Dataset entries
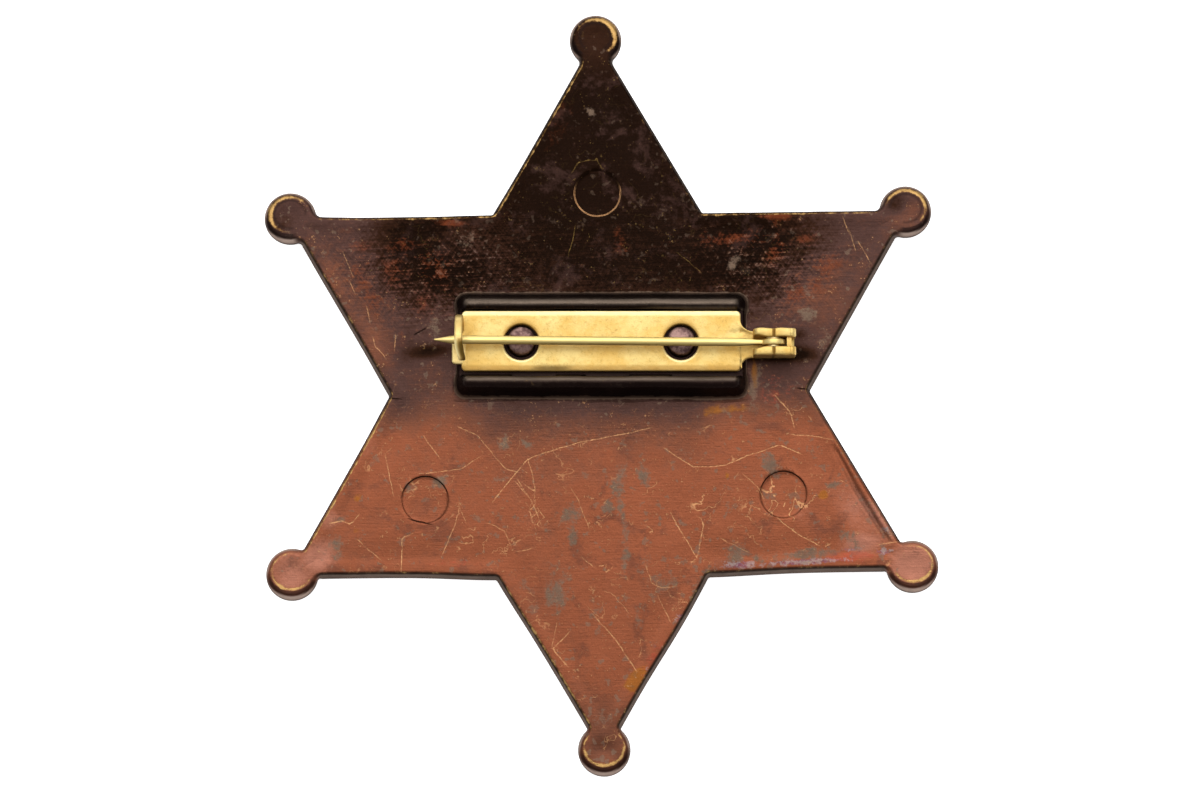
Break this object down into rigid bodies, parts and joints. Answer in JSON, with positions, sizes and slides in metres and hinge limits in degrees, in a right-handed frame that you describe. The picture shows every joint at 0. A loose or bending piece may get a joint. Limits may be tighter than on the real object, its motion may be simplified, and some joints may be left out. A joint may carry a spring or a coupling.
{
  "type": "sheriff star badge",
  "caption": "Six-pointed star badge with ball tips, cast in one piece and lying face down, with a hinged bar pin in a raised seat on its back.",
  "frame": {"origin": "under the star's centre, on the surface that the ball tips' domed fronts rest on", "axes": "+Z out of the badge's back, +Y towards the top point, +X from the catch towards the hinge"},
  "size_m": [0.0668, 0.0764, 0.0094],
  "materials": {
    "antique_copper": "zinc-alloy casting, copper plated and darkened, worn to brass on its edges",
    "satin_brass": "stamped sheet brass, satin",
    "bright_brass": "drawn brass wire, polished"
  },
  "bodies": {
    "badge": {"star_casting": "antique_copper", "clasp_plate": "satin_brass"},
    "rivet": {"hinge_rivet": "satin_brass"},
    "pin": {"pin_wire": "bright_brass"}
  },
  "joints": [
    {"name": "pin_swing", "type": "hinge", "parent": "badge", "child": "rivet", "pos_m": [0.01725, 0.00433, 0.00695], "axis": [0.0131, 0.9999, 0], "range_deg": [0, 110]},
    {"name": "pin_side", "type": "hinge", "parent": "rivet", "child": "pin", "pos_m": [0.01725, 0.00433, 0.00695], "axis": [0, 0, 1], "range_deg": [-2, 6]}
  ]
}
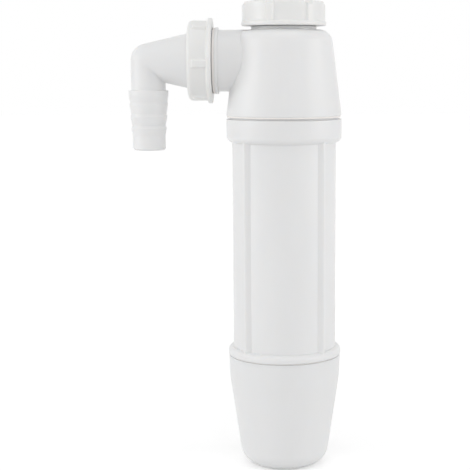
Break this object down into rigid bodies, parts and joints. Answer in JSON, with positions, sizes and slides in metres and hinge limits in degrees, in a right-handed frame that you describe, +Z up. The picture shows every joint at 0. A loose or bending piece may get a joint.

● WRITTEN REQUEST
Using the listing above, locate the lines that hold "loose" and copy each one.

● TASK ANSWER
Break this object down into rigid bodies, parts and joints. Answer in JSON, with positions, sizes and slides in metres and hinge limits in degrees, in a right-handed frame that you describe. The picture shows every joint at 0. A loose or bending piece may get a joint. Limits may be tighter than on the real object, its motion may be simplified, and some joints may be left out. A joint may carry a spring or a coupling.
Break this object down into rigid bodies, parts and joints. Answer in JSON, with positions, sizes and slides in metres and hinge limits in degrees, in a right-handed frame that you describe, +Z up. The picture shows every joint at 0. A loose or bending piece may get a joint.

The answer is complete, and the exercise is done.